Kaplan and Haenlein (2010) define social media as “a group of Internet-based applications that build on the ideological and technological foundations of Web 2.0, and which allow the creation and exchange of user-generated content” (p. 61). This includes a range of social media tools such as Facebook, YouTube, Twitter, LinkedIn and blogs. Specifically, social media are developing into an increasingly pervasive tool within the evolving media environment. To illustrate, in April 2012, Facebook.com was reported to have 901 million users worldwide (Wasserman, 2012), with the average friend count being 190 (Facebook, 2012). Further, American users spend, on average, 421 minutes on Facebook each month (Parr, 2010). Based on these developments, organizations are rushing to engage and try to leverage this immense global audience to achieve their marketing objectives (Ayanso et al., 2010).

Based on the observed trends, Mangold and Faulds (2009) refer to social media as a new hybrid element in the promotional communications mix; which has traditionally included advertising, personal selling, sales promotion and public relations. Specifically, the authors posit that the use of social media as a promotional tool differs from the use of the more traditional elements in that it has enabled the undertaking of many-to-many and/or consumer-to-consumer communications about products, services and organizations (Kaplan and Haenlein, 2010). Consequently, the level of consumer bargaining power in the marketplace has been reported to have increased significantly (Kucuk and Krishnamurthy, 2007).

Further, Mangold and Faulds (2009) assert that while social media reflect specific characteristics of traditional media (e.g., facilitating company communications with (prospective) customers); it also exhibits non-traditional characteristics (e.g., enabling consumers to communicate directly with each other); thus resulting in a reduced level of managerial or company control over specific brand, product, and organization-related communications.
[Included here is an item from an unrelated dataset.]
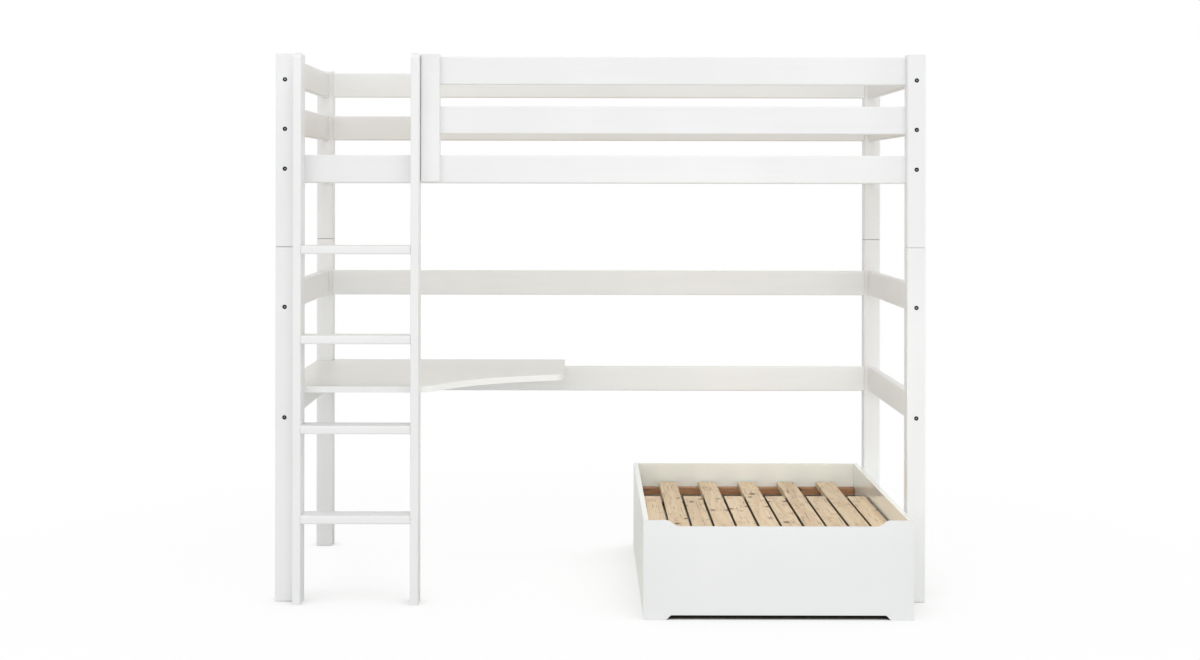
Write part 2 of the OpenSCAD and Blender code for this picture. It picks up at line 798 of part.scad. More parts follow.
module front_panel_outline() {
    last = len(FRONT_PANEL_HALF) - 1;
    polygon(concat(FRONT_PANEL_HALF,
        [for (index = [last:-1:0]) [-FRONT_PANEL_HALF[index][0], FRONT_PANEL_HALF[index][1]]]));
}

module at_front_panel_screws()
    for (part = FRONT_BEARER_SCREWS)
        translate([lounge_x + part * runner_inner, front_bearer_y + bearer_depth,
            bearer_top - bearer_height / 2]) inward_y(REAR) children();

module at_bearer_end_screws()
    for (side = [LEFT, RIGHT], y = [front_bearer_y, cross_bearer_y])
        translate([lounge_x + side * runner_half, y + bearer_depth / 2,
            bearer_top - bearer_height / 2]) inward_x(side) children();

module at_short_slat_screws()
    for (index = [0:2:lounge_slat_count - 1], y = [front_bearer_y, cross_bearer_y])
        translate([lounge_slat_x(index) + short_screw_shift(index), y + bearer_depth / 2,
            lounge_slat_z - slide_gap])
            rotate([180, 0, 0]) children();

// The outermost slats are screwed nearer to their inner edge, clear of the runners below
function short_screw_shift(index) =
    index == 0 ? slat_screw_spread : index == lounge_slat_count - 1 ? -slat_screw_spread : 0;

module lounge_front_panel() {
    color("white") difference() {
        translate([lounge_x, panel_back, 0])
            rotate([90, 0, 0]) linear_extrude(lounge_board) front_panel_outline();
        at_front_panel_screws() screw_hole(front_screw_length);
    }
}

module lounge_runner(side) {
    x0 = side == LEFT ? lounge_x - runner_half : lounge_x + runner_inner;
    color("burlywood") difference() {
        block(x0, x0 + lounge_board, panel_back + seat, short_slat_end, glide_height, bearer_top);
        at_bearer_end_screws() screw_hole(end_screw_length);
        at_glides(side) glide_pin_hole();
    }
}

module front_bearer_cuts() {
    at_front_panel_screws() screw_hole(front_screw_length);
    at_bearer_end_screws() screw_hole(end_screw_length);
    at_short_slat_screws() screw_hole(slat_screw_length);
}

module lounge_front_bearer() {
    color("burlywood") difference() {
        bearer(runner_inner, front_bearer_y, bearer_top);
        front_bearer_cuts();
    }
}

module lounge_cross_bearer() {
    color("burlywood") difference() {
        bearer(runner_inner, cross_bearer_y, bearer_top);
        front_bearer_cuts();
    }
}

module lounge_short_slats() {
    color("burlywood") difference() {
        for (index = [0:2:lounge_slat_count - 1])
            lounge_slat(index, panel_back + seat, short_slat_end, slat_under - slide_gap);
        at_short_slat_screws() screw_hole(slat_screw_length);
    }
}

module lounge_front_screws() {
    color("silver") {
        at_front_panel_screws() screw(front_screw_length);
        at_bearer_end_screws() screw(end_screw_length);
        at_short_slat_screws() screw(slat_screw_length);
    }
}

module at_glides(side)
    translate([lounge_x + side * (runner_half - lounge_board / 2), short_slat_end - glide_setback, 0])
        children();

module glide_pin_hole()
    cylinder(h = glide_height + glide_pin_length + cut, d = glide_pin_d + 2 * screw_slack);

module lounge_glides() {
    color("ivory") for (side = [LEFT, RIGHT]) at_glides(side) {
        cylinder(h = glide_height - seat, d = glide_d);
        cylinder(h = glide_height + glide_pin_length, d = glide_pin_d);
    }
}

post_lower(LEFT, FRONT);  // post_lower_front_left
post_lower(RIGHT, FRONT);  // post_lower_front_right
post_lower(LEFT, REAR);  // post_lower_rear_left
post_lower(RIGHT, REAR);  // post_lower_rear_right
post_upper(LEFT, FRONT);  // post_upper_front_left
post_upper(RIGHT, FRONT);  // post_upper_front_right
post_upper(LEFT, REAR);  // post_upper_rear_left
post_upper(RIGHT, REAR);  // post_upper_rear_right
post_pins();
end_rail(LEFT, 0);  // end_rail_left_1
end_rail(LEFT, 1);  // end_rail_left_2
end_rail(LEFT, 2);  // end_rail_left_3
end_rail(LEFT, 3);  // end_rail_left_4
end_rail(LEFT, 4);  // end_rail_left_5
end_rail(RIGHT, 0);  // end_rail_right_1
end_rail(RIGHT, 1);  // end_rail_right_2
end_rail(RIGHT, 2);  // end_rail_right_3
end_rail(RIGHT, 3);  // end_rail_right_4
end_rail(RIGHT, 4);  // end_rail_right_5
long_rail(REAR, 0, -inner_x);  // desk_rail_rear
long_rail(REAR, 1, -inner_x);  // brace_rail_rear
long_rail(REAR, 2, -inner_x);  // bed_rail_rear
long_rail(REAR, 3, -inner_x);  // guard_rail_rear_lower
long_rail(REAR, 4, -inner_x);  // guard_rail_rear_upper
long_rail(FRONT, 2, -inner_x);  // bed_rail_front
long_rail(FRONT, 3, guard_x0 + post_size);  // guard_rail_front_lower
long_rail(FRONT, 4, guard_x0 + post_size);  // guard_rail_front_upper
guard_post();
frame_bolts();
barrel_nuts();
frame_dowels();
frame_screws();
ladder_side(ladder_left_x);  // ladder_side_left
ladder_side(ladder_right_x);  // ladder_side_right
ladder_step(1);  // ladder_step_1
ladder_step(2);  // ladder_step_2
ladder_step(3);  // ladder_step_3
ladder_step(4);  // ladder_step_4
slat_ledge(FRONT);  // slat_ledge_front
slat_ledge(REAR);  // slat_ledge_rear
bed_slats();
slat_base_screws();
desk_top();
desk_brackets();
desk_screws();
lounge_rear_panel();
lounge_side(LEFT);  // lounge_side_left
lounge_side(RIGHT);  // lounge_side_right
lounge_rear_bearer();
lounge_long_slats();
lounge_base_dowels();
lounge_long_slat_screws();
lounge_front_panel();
lounge_runner(LEFT);  // lounge_runner_left
lounge_runner(RIGHT);  // lounge_runner_right
lounge_front_bearer();
lounge_cross_bearer();
lounge_short_slats();
lounge_front_screws();
lounge_glides();
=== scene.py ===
"""Looks of the cabin bed: materials, eased edges, floor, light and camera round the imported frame.

Lengths are in metres. Every CAD node's object has its origin at the frame's origin, so the object
coordinates of the textures are places in the frame at rest, and the figure moves with its piece.
"""

import math

import bpy
from mathutils import Euler, Matrix, Vector


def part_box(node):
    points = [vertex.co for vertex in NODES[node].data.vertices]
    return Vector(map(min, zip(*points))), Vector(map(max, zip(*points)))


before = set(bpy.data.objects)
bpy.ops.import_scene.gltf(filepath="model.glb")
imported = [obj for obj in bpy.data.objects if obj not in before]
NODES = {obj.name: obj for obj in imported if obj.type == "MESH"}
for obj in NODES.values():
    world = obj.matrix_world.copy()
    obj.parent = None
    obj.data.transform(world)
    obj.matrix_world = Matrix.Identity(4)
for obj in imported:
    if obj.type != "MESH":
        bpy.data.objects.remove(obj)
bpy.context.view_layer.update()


# ---- Node graphs ----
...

Despite the substantial changes that social media represent to organizational communication processes and the dramatic global surge in social media usage, scholarly investigation into this area has been limited to date (Calladine, 2012; Mangold and Faulds, 2009). Consequently, this nascent state of research has engendered a lack of understanding of the distinctive nature of, and key developments within, the field of social media and the associated consumer behavior-based trends and dynamics (Kaplan and Haenlein, 2010). In order to capitalize on social media opportunities, corporations need to understand the nature of key developments within this rapidly changing new media landscape, and use this knowledge to inform and plan their strategic activities.

By addressing specific ways in which social media is changing the consumer communication process, this chapter purports to enhance scholarly and managerial understanding in this emerging area. A review of key literature within the academic field informed the undertaking of two qualitative research studies based on focus group and questionnaire methodology, respectively. The key findings provide insights into the changing nature of the social media-based communications process, relative to more traditional communicative forms. These insights, consequently, spawn the development of a conceptual model addressing the communication model, which takes into account key managerial considerations for planning focal social media-based communication and promotional strategies.